I think if you honestly don’t believe there is a major difference between 3.x and 4.7 I don’t think there is much anyone will be able to do to convince you. I do find it disappointing when technical professionals are so disinterested in building a real understanding of a fairly complex topic.

> I see no reason to believe it's going to get better. Waving hands more forcefully isn't helping, there's no argument behind the promise of "it will get better".

That’s a real bummer to read that from someone who sounds like a professional, and not only a professional but someone thoughtful and smart. 30 years of brilliant work in RL, Bayesian stats, machine learning, measurement, and then trillions of dollars of funding and some of the best talent in the world, and your assertion is “I tried it on my codebase and I didn’t like it and that trumps literally entire fields of mathematics and statistics”. I mean, have you heard of Chinchilla scaling laws? Do you know how RL works? are you aware of benchmarks, their strengths and weaknesses? Are you following adoption numbers, accomplishments like new proofs of unsolved erdos problems?

> But, more importantly, the AI is applied on a level where really important things don't happen. It's automating boilerplate work.

Your experiences are your experiences, I don’t know what work you do or how it gets done, what languages you’re working with etc. but literally we’re at the point where the vast majority of code at major tech companies is fully AI written (not assisted).

> It's not the kind of decision it's called to make and nobody sensible would trust it to make such a decision because there isn't a clear right or wrong answer

What are you claiming is not fundamentally possible for an AI to do that a human can do here? People make judgement calls on ambiguous problems, taking into account vast amounts of context about the business, dev time, reliability, maintenance, etc; why do you think AI can’t do that?

What's up with the buzzword bragging?

You don't know buzzword A, B, C? Heh, he must be incompetent and know nothing.

The buzzwords mean nothing, really. The math is the same for a stupid or a smart model, because the model is trying to mimic properties of the training dataset.

You can give me the ultimate model architecture that will beat every model in existence and I can still figure out a way to make it perform worse than what's available today, but you're not even doing that, you're just drumming up some old news.

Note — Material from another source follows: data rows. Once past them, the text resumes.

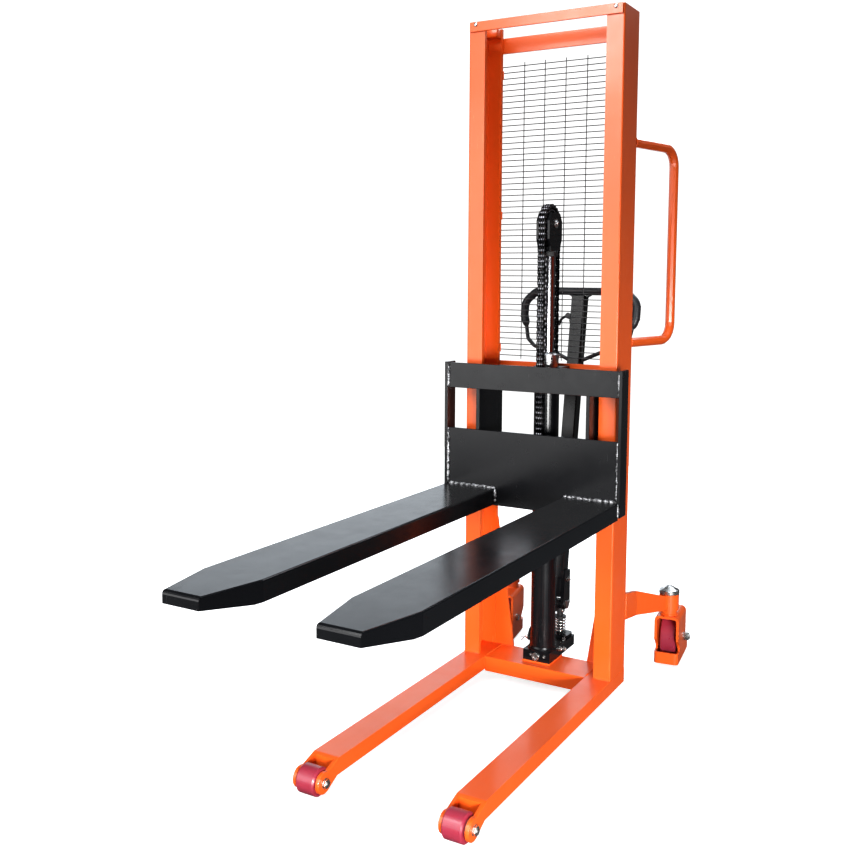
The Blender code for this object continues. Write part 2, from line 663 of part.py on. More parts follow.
def tiller():
    """The pump lever, modelled upright about its pivot: local Z runs along the bar, local Y is its depth."""
    cheek_in, cheek_out = 0.016, 0.028
    roller = (0.0267, 0.0041)
    bar_low, cheek_high = 0.080, 0.108
    bar = box("tiller_bar", (-BAR_HALF, -BAR_DEPTH_HALF, bar_low), (BAR_HALF, BAR_DEPTH_HALF, BAR_TOP),
              "black_paint", soft=0.003)
    outline = [
        *arc((0, 0), 0.016, 150, 290, 8), *arc(roller, 0.011, 290, 390, 6), (BAR_DEPTH_HALF, cheek_high),
        (-BAR_DEPTH_HALF, cheek_high),
    ]
    pieces = [bar]
    for label, side in SIDES.items():
        cheek = prism("tiller_cheek_" + label, outline, "X", span(side, cheek_in, cheek_out), "black_paint")
        combine(bar, cheek, "UNION")
    presser = rod("presser", (-cheek_in - 0.003, cheek_in + 0.003), 0.008, "X", (0, *roller), "black_paint", 16)
    combine(bar, presser, "UNION")
    bore = rod("tiller_bore", (-0.1, 0.1), PIVOT_R + RUN, "X", (0, 0, 0), "black_paint", 24)
    combine(bar, bore, "DIFFERENCE")

    top = BAR_TOP + 0.0007 + GRIP_R
    half_grip = [(0.150, top), (0.1885, 0.950), (0.1885, 0.905), (0.1785, 0.872)]
    grip = half_grip[::-1] + [(-x, z) for x, z in half_grip]
    path = [(x, 0, z) for x, z in grip]
    loop = tube("handle_loop", rounded(path, 0.040, 6, closed=False), GRIP_R, "grip_rubber")
    for label, side in SIDES.items():
        stay = [(0.180, 0.880), (0.170, 0.830), (0.145, 0.806), (0.080, 0.792), (BAR_HALF + GAP, 0.766)]
        path = [(side * x, 0, z) for x, z in stay]
        thin = tube("stay_" + label, rounded(path, 0.020, 4, closed=False), STAY_R, "grip_rubber", resolution=2)
        combine(loop, thin, "UNION")
    notch = box("bar_notch", (-BAR_HALF - GAP, -0.1, 0.6), (BAR_HALF + GAP, 0.1, BAR_TOP + GAP), "grip_rubber")
    combine(loop, notch, "DIFFERENCE")
    pieces.append(loop)

    lever_place = (-0.034, 0, 0.906)
    lever = rod("control_lever", (-0.008, 0.008), 0.0095, "Y", lever_place, "black_paint", 24)
    finger = [(0, 0, 0), (-0.016, 0, -0.004), (-0.027, 0, -0.014), (-0.031, 0, -0.031)]
    blade = tube("lever_blade", rounded(finger, 0.012, 3, closed=False), 0.0045, "black_paint", lever_place, 2)
    combine(lever, blade, "UNION")
    pieces.append(lever)
    carry(pivot("tiller_pivot", (0, PIVOT_Y, PIVOT_Z), (-TILLER_LEAN, 0, 0)), pieces, local=True)


def release_lever():
    """The lowering valve's lever, at the left of the cylinder's foot."""
    axis = (0.090, 0.125)
    outline = [
        *arc(axis, 0.010, 200, 340, 6), (0.101, 0.143), (0.110, 0.149), (0.104, 0.153), (0.094, 0.148),
        (0.082, 0.130),
    ]
    relative = [(y - axis[0], z - axis[1]) for y, z in outline]
    made = prism("release_lever", relative, "X", (-0.004, 0.004), "black_paint")
    made.location = (-0.058, *axis)


# ---------------------------------------------------------------- carriage and forks

def carriage_plates():
    face, back = PLATE_FACE, PLATE_FACE + PLATE_THICK
    half = CARRIAGE_HALF - GAP
    upper = box("carriage_plate_upper", (-half, face, 0.909), (half, back, 0.984), "black_paint", soft=0.001)
    low, high = 0.564, 0.787
    notch_in, notch_out, notch_top = 0.155, 0.250, 0.605
    right = [(notch_in, low), (notch_in, notch_top), (notch_out, notch_top), (notch_out, low), (half, low),
             (half, high)]
    outline = right + [(-x, z) for x, z in reversed(right)]
    lower = prism("carriage_plate_lower", outline, "Y", (face, back), "black_paint", soft=0.001)
    pieces = [upper, lower]
    for label, side in SIDES.items():
        inner, outer = span(side, CARRIAGE_HALF, CARRIAGE_HALF + SIDE_PLATE_THICK)
        pieces.append(box("carriage_side_" + label, (inner, SIDE_PLATE_FRONT, 0.574), (outer, -0.015, 0.986),
                          "black_paint", soft=0.001))
    return pieces


def roller_bar(label, side):
    inner, outer = span(side, ROLLER_BAR_X, ROLLER_BAR_X + ROLLER_BAR_THICK)
    front = PLATE_FACE + PLATE_THICK + GAP
    made = box("roller_bar_" + label, (inner, front, 0.612), (outer, 0.105, 0.965), "black_paint", soft=0.001)
    pieces = [made]
    bore, edge = 0.0125, 0.003
    start, end = 0.0145, 0.0590
    for level, height in CARRIAGE_ROLLERS.items():
        place = (side * ROLLER_BAR_X, CARRIAGE_ROLLER_Y, height)
        stub = rod(f"stub_{label}_{level}", sorted((side * 0.005, side * (end + 0.002))), bore - RUN, "X", place,
                   "zinc_steel", 24)
        combine(made, stub, "UNION")
        profile = [
            (start, bore), (start, CARRIAGE_ROLLER_R - edge), (start + edge, CARRIAGE_ROLLER_R),
            (end - edge, CARRIAGE_ROLLER_R), (end, CARRIAGE_ROLLER_R - edge), (end, bore),
        ]
        turned = [(side * along, radius) for along, radius in profile]
        pieces.append(lathe(f"carriage_roller_{label}_{level}", turned, "X", place, "zinc_steel", 40))
    return pieces


def front_anchor():
    strand = CYLINDER_Y - PITCH_R
    back = strand + STRAND_HALF + 0.003
    return box("chain_anchor_front", (-0.018, PLATE_FACE + PLATE_THICK + GAP, 0.700),
               (0.018, back, FRONT_ANCHOR_TOP), "black_paint", soft=0.001)


def fork(label, side):
    heel = PLATE_FACE - GAP
    tip_inner, tip_outer = 0.1425, 0.240
    # The outer edge of the heel is notched round the carriage's side plate.
    notch = (CARRIAGE_HALF - GAP, SIDE_PLATE_FRONT - GAP)
    plan = [(FORK_INNER, heel), (notch[0], heel), notch, (FORK_OUTER, notch[1]), (FORK_OUTER, FORK_TAPER),
            (tip_outer, FORK_TIP), (tip_inner, FORK_TIP), (FORK_INNER, FORK_TAPER)]

    def is_top_side(edge):
        ends = [vert.co for vert in edge.verts]
        return all(co.z > FORK_TOP - GAP for co in ends) and abs(ends[0].y - ends[1].y) > WIRE

    made = prism("fork_" + label, mirrored(plan, side), "Z", (FORK_LOW, FORK_TOP), "fork_paint",
                 soft=0.004, chosen=is_top_side, steps=3)
    skirt_end, tip_low, nose = -1.147, 0.588, 0.009
    outline = [
        (heel, FORK_LOW), (heel, FORK_TOP), *arc((FORK_TIP + nose, FORK_TOP - nose), nose, 90, 180, 4),
        (FORK_TIP, tip_low), (skirt_end, FORK_LOW),
    ]
    shape = prism(made.name + "_side", outline, "X", span(side, 0.05, 0.35), "fork_paint")
    combine(made, shape, "INTERSECT")
    wall = FORK_WALL
    hollow_plan = [
        (FORK_INNER + wall, 0), (FORK_OUTER - wall, 0), (FORK_OUTER - wall, FORK_TAPER),
        (tip_outer - wall, FORK_TIP + wall), (tip_inner + wall, FORK_TIP + wall), (FORK_INNER + wall, FORK_TAPER),
    ]
    hollow = prism(made.name + "_hollow", mirrored(hollow_plan, side), "Z", (0.4, FORK_TOP - wall), "fork_paint")
    combine(made, hollow, "DIFFERENCE")
    return [made]


# ---------------------------------------------------------------- the whole machine

def centre_on_origin():
    """Moves the machine along Y, so that the fork tips and the casters' guards are equally far from X."""
    yaw = CASTER_YAW["right"]
    rear = KINGPIN_Y + CASTER_HALF * math.sin(yaw) + GUARD_BACK * math.cos(yaw)
    shift = -(FORK_TIP + rear) / 2
    for each in bpy.data.objects:
        if each.parent is None:
            each.location.y += shift


def main():
    for each in list(bpy.data.objects):
        bpy.data.objects.remove(each)
    ties()
    base_crossmember()
    grab_handle()
    mesh_guard()
    cylinder_clamp()
    chain_strands()
    pump_block()
    pump()
    pump_bracket()
    tiller()
    release_lever()
    ram = [cylinder(), *ram_head()]
    carry(pivot("ram_slide", (0, CYLINDER_Y, ROD_TOP)), ram)
    carriage = [*carriage_plates(), front_anchor()]
    for label, side in SIDES.items():
        mast_channel(label, side)
        gusset(label, side)
        leg(label, side)
        load_roller(label, side)
        caster_arm(label, side)
        caster(label, side)
        carriage += roller_bar(label, side) + fork(label, side)
    carry(pivot("carriage_slide", (0, CARRIAGE_ROLLER_Y, CARRIAGE_ROLLERS["lower"])), carriage)
    centre_on_origin()


main()
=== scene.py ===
"""The looks of a manual hydraulic hand stacker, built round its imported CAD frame.

Units are metres. Places come from the frame's own boxes, or from at(), which takes a point in the mast's
frame: there Y = 0 is the mast's front face, so that sizes read as they do on the machine.
"""
import json
import math

import bmesh
import bpy
from mathutils import Matrix, Vector


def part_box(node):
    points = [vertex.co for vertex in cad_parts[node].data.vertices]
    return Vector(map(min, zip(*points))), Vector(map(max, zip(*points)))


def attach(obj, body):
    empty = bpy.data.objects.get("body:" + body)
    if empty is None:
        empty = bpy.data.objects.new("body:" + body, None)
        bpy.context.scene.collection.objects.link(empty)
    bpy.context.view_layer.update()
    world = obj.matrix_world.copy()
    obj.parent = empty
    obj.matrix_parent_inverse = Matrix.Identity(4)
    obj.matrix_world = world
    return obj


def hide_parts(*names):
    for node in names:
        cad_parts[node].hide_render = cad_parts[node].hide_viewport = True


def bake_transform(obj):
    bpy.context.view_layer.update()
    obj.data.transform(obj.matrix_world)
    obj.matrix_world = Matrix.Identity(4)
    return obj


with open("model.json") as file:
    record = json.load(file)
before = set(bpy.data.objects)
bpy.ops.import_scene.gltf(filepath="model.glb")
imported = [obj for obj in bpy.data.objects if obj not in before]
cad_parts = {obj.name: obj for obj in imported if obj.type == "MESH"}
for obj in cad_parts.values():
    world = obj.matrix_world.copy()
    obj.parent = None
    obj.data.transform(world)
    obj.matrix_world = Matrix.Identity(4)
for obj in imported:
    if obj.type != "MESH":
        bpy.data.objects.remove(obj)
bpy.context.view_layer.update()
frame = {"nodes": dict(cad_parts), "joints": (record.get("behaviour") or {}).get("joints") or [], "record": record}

NODES = frame["nodes"]
SIDES = ("left", "right")
BOX = {name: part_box(name) for name in NODES}
FRONT_FACE = BOX["mast_channel_right"][0].y


def at(x, y, z):
    """A point from its place in the mast's frame."""
    return Vector((x, y + FRONT_FACE, z))


def middle(node):
    low, high = BOX[node]
    return (low + high) / 2


# ---- materials

def socket_of(tree, kind, output=0, **values):
    """A new node with its inputs set or linked, and one of its outputs."""
    node = tree.nodes.new(kind)
    for name, value in values.items():
        key = name.replace("_", " ")
        target = node.inputs[key] if key in node.inputs else None
        if target is None:
            setattr(node, name, value)
        elif isinstance(value, bpy.types.NodeSocket):
            tree.links.new(value, target)
        else:
            target.default_value = value
    return node.outputs[output]


# Where most of a noise's values lie, and nearly all.
NARROW = (0.35, 0.65)
BROAD = (0.3, 0.7)


class Surface:
    """A Principled material. Its colour, roughness and bump come from 3-D noise in the piece's own space."""

    def __init__(self, name, roughness, metallic=0.0, **sockets):
        self.material = bpy.data.materials.new(name)
        self.material.use_nodes = True
        self.tree = self.material.node_tree
        self.shader = self.tree.nodes["Principled BSDF"]
        self.shader.inputs["Roughness"].default_value = roughness
        self.shader.inputs["Metallic"].default_value = metallic
        for key, value in sockets.items():
            self.shader.inputs[key.replace("_", " ")].default_value = value
        self.place = socket_of(self.tree, "ShaderNodeTexCoord", "Object")

    def noise(self, scale, detail, rough=0.5, stretch=(1, 1, 1)):
        """A noise's value. It is drawn out along an axis where its stretch is less than on the others."""
        place = self.place
        if stretch != (1, 1, 1):
            place = socket_of(self.tree, "ShaderNodeMapping", Vector=place, Scale=stretch)
        return socket_of(self.tree, "ShaderNodeTexNoise", "Fac", Vector=place, Scale=scale, Detail=detail,
                         Roughness=rough)

    def spread(self, fac, low, high, start=0.0, end=1.0):
        """Maps a noise's stretch from start to end on to low to high, and holds it beyond."""
        return socket_of(self.tree, "ShaderNodeMapRange", Value=fac, From_Min=start, From_Max=end,
                         To_Min=low, To_Max=high)

    def colours(self, fac, first, second):
        """A mix from first to second as fac goes from 0 to 1. Each is a colour or a socket."""
        node = self.tree.nodes.new("ShaderNodeMix")
        node.data_type = "RGBA"
        self.tree.links.new(fac, node.inputs["Factor"])
        for socket, value in ((node.inputs["A"], first), (node.inputs["B"], second)):
            if isinstance(value, bpy.types.NodeSocket):
                self.tree.links.new(value, socket)
            else:
                socket.default_value = (*value, 1.0)
        return node.outputs["Result"]

    def product(self, first, second):
        output = socket_of(self.tree, "ShaderNodeMath", operation="MULTIPLY")
        for socket, value in zip(output.node.inputs, (first, second)):
            self.tree.links.new(value, socket)
        return output

    def link(self, name, output):
        self.tree.links.new(output, self.shader.inputs[name])

    def bump(self, fac, strength, distance):
        normal = socket_of(self.tree, "ShaderNodeBump", Height=fac, Strength=strength, Distance=distance)
        self.link("Normal", normal)


def paint(name, colour, shade, roughness, scuff, coat, uneven=0.05, peel=0.06):
    """Powder coat: orange peel, faint cloudiness, and sparse fine scuffs that are paler."""
    made = Surface(name, roughness, Coat_Weight=coat, Coat_Roughness=0.12,
                   Specular_IOR_Level=0.5 if coat else 0.4)
    base = made.colours(made.spread(made.noise(3.0, 2.0), 0, 1, *NARROW), colour, shade)
    streaks = made.spread(made.noise(16.0, 4.0, 0.6, stretch=(9, 9, 1)), 0, 1, 0.66, 0.72)
    marked = made.spread(made.noise(5.0, 2.0), 0, 1, 0.52, 0.62)
    made.link("Base Color", made.colours(made.product(streaks, marked), base, scuff))
    tone = made.noise(22.0, 5.0)
    made.link("Roughness", made.spread(tone, roughness - uneven, roughness + uneven, *BROAD))
    made.bump(made.noise(260.0, 2.0), peel, 0.0004)
    return made.material


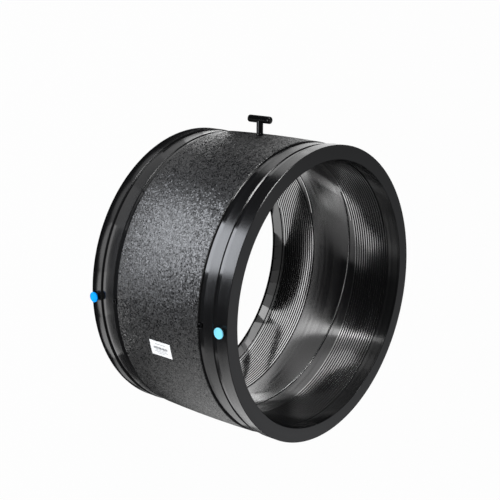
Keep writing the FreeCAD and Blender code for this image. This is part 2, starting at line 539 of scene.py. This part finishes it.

If someone "threatened" me with tech advancements I would be more worried about things like an imminent massive drop in token costs for bigger context windows or other game changers like continual learning where the model internalizes your code base into its weights rather than just keeping it in its context.

It’s not buzzword bragging they are the prerequisites to having an coherent conversation. If someone doesn’t know what chinchilla scaling laws are the discussion about “I think things are saturated” is not grounded in anything. It’s like sitting around debating quantum mechanics and you don’t know the math, it’s just meaningless. If these sound like buzzwords the implication is not “you’re an idiot” it’s “you are not yet informed on the key basics of the discussion” and that is something you can fix with curiosity and a couple of prompts to ChatGPT to speed up the learning curve. It’s not like any of this stuff is gatekept.

> You can give me the ultimate model architecture that will beat every model in existence and I can still figure out a way to make it perform worse than what's available today, but you're not even doing that, you're just drumming up some old news.

Sorry I don’t understand what you’re saying here — what is the old news? You can break new models — yes. What’s the point you are trying to make here?

> If someone "threatened" me with tech advancements I would be more worried about things like an imminent massive drop in token costs for bigger context windows or other game changers like continual learning where the model internalizes your code base into its weights rather than just keeping it in its context.

I also don’t really know the point you’re trying to make here — like token cost drops seem like a good thing? Bigger context window too? Are we saying the same thing here?